You will note that the user_data file is just a shell script. I have made it a template so that I can also use variables inside it if I want to.

This actually speeds up my life considerably in many ways.

Want to install gitlab - half a dozen shell commands Want to install apache - one shell command Want to clone a repo and play with some code - three or four shell commands

Info

I do not need to change the terraform code at all. I just change the shell script template for different use cases.

I quite like the pragmatic flexibility of operating like this. This is particularly the case given I typically spin up and tear down things regularly for development purposes.

Extending the scaffold

I have had occasion to extend the scaffold such that it includes buckets, has azure resources and so on. One of the big things that I learned with buckets is that the name needs to be completely unique. This presents a problem when you have multiple people using the same scaffold.
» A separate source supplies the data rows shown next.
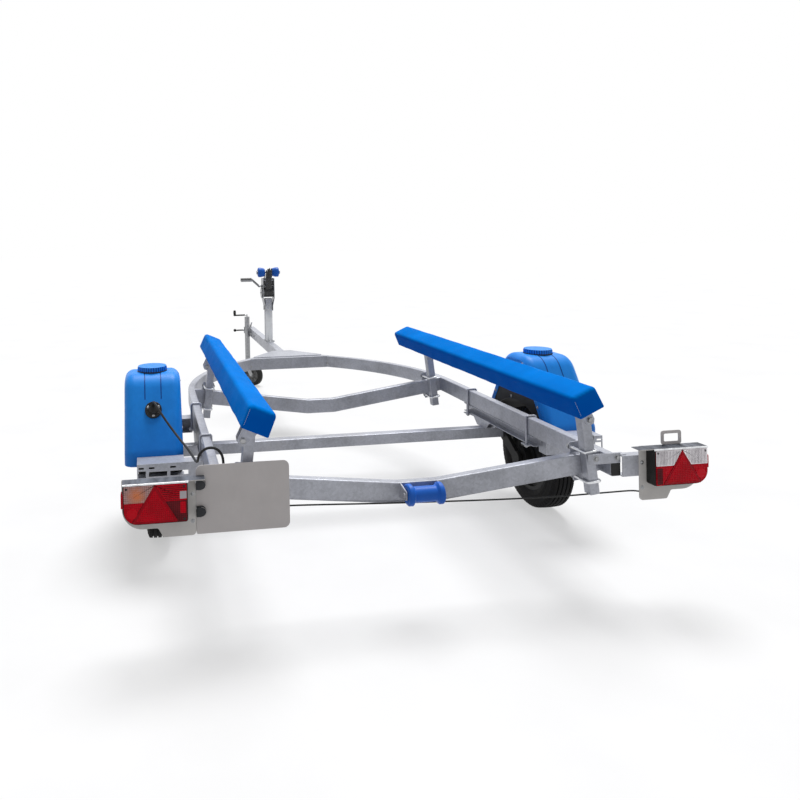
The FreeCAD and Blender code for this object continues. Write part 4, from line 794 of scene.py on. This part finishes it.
def lamp_lens(side):
    """A dark backing, coloured fields, the triangle, bulls-eyes over the bulbs, and ribs."""
    glass = Shape()
    lamp_slab(glass, side, lamp_outline(3.5, 6), 2.2, 5.5, DARK)
    fields = lens_fields(side)
    for outline, finish in fields:
        lamp_slab(glass, side, outline, 1, 3.5, finish)
    lamp_slab(glass, side, rounded([(110, 136), (30, 6.5), (190, 6.5)], 4), 0.2, 4, TRIANGLE)
    lamp_slab(glass, side, rounded([(110, 120), (44, 14), (176, 14)], 3), 0, 1.5, RED)
    # The bull's-eye over the bulb is a raised dome, and its brighter red is a painted reflection.
    glass.lathe(lamp_point(side, 32, 42, 1.2), -Y,
                [(0, 18.5), (0.4, 18), (0.8, 13), (1.1, 7), (1.1, 0.1)], 28, PAINTED_REFLECTION)
    indicator = fields[0][1]
    for ring in (6, 10.5, 15):
        profile = [(0, ring + 1.2), (0.8, ring + 0.6), (0.8, ring - 0.6), (0, ring - 1.2)]
        glass.lathe(lamp_point(side, 46, 106, 1.2), -Y, profile, 28, indicator)
    if side < 0:
        lamp_slab(glass, side, rounded(box(196, 84, 219, 110), 1.5), 0.4, 3, CLEAR_RIB)
        for row in range(8):
            v = 82 + row * 6.4
            left, right = 151 - (v - 78) * 0.62, 194 if v < 112 else 216
            lamp_slab(glass, side, [(left, v), (left, v + 2), (right, v + 2), (right, v)], 0.5, 2.5, DARK)
        lamp_slab(glass, side, rounded(box(197, 34, 216, 74), 3), 0.5, 3, RED)
    else:
        for step in range(34):
            u = 217 - step * 6.2
            if 96 < u < 124:
                continue
            low = 80 if u > 148 or u < 72 else 136 - abs(u - 110) * 1.45
            lamp_slab(glass, side, [(u, low), (u - 2.6, low), (u - 2.6, 134), (u, 134)], 0.4, 2.4, CLEAR_RIB)
        lamp_slab(glass, side, rounded(box(194, 8, 217, 70), 3), 0.5, 3, DARK)
    make_piece("lamp_lens_" + HAND[side], glass, LENS_FINISHES, bevel=0.0006)


def tail_lamp(side):
    """Black housing, a lens with its screws, a side lens, and a bright strip along the hood's edge above, a
    painted highlight.
    """
    hand = HAND[side]
    housing = Shape()
    lamp_slab(housing, side, lamp_outline(0, 8), 12, 50)
    lamp_slab(housing, side, lamp_outline(1.5, 7), 5, 12.5)
    make_piece("lamp_housing_" + hand, housing, "black_plastic", replaces=("tail_lamp_" + hand,),
               bevel=0.0014)
    lamp_lens(side)
    trim = Shape()
    screw = [(0, 4.2), (0.8, 4.2), (1.4, 3.2), (1.4, 2.2), (0.6, 1.8), (0.6, 0.1)]
    for u, v in ((13, 127), (211, 127), (211, 14), (60, 12)):
        trim.lathe(lamp_point(side, u, v, 1.6), -Y, screw, 16)
    make_piece("lamp_screws_" + hand, trim, "black_plastic")
    side_lens = Shape()
    outline = rounded(box(7, 58, 42, 108), 4)
    side_lens.prism([spot(side * 1108, p[0], LAMP_LOW + p[1]) for p in outline], X * (side * 8 * MM))
    make_piece("lamp_side_lens_" + hand, side_lens, "lamp_red", bevel=0.001)
    # A bright metal strip along the hood's edge: a painted highlight where the edge catches the light.
    highlight_strip = Shape()
    highlight_strip.slab(box(884, 573.2, 1109.5, 576.8), 6.2, -3.2, side=side)
    highlight_strip.slab(box(884, 570.5, 1109.5, 576.4), 3.2, -1.4, side=side)
    make_piece("hood_highlight_strip_" + hand, highlight_strip, "bright_bolts", bevel=0.0005)


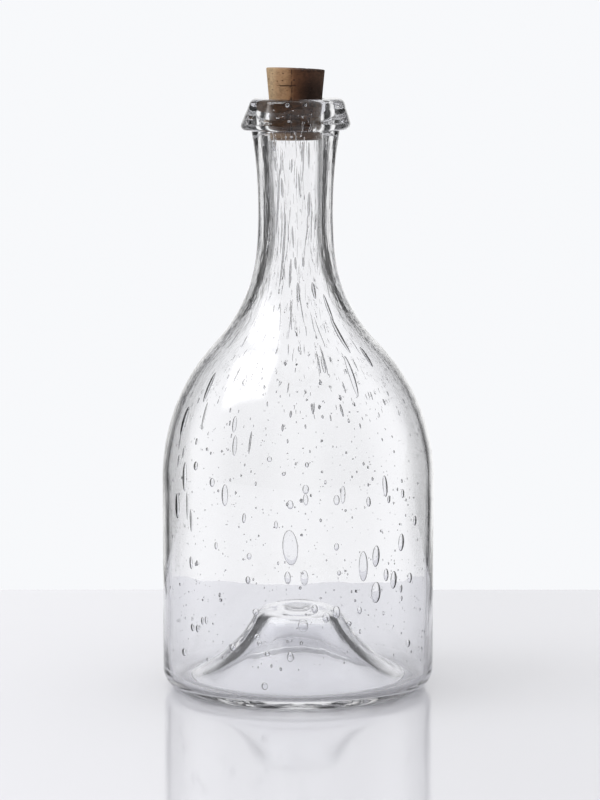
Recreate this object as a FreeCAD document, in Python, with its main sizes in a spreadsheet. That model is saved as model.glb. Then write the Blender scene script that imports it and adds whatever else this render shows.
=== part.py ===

In this case you can use the random string resource. This will generate a random resource that allows you to re-use the same template, again, without needing to modify the template.

Why do things this way?

I am a big believer in standardising things. I am also a big believer in idempotency - across projects. I want to make sure that I can simply clone the scaffold, do nothing but change the variables for the name, and have a guarantee that I will get my standard set of infrastructure up and running.

The github repo

You can clone this at the github repo here:

Scaffold github repository

This repo will grow over time to include other cloud providers and use cases in terraform.

Conclusion

Using a standard template as a scaffold that you can extend is a lot of fun and makes my setups and experimentation easier.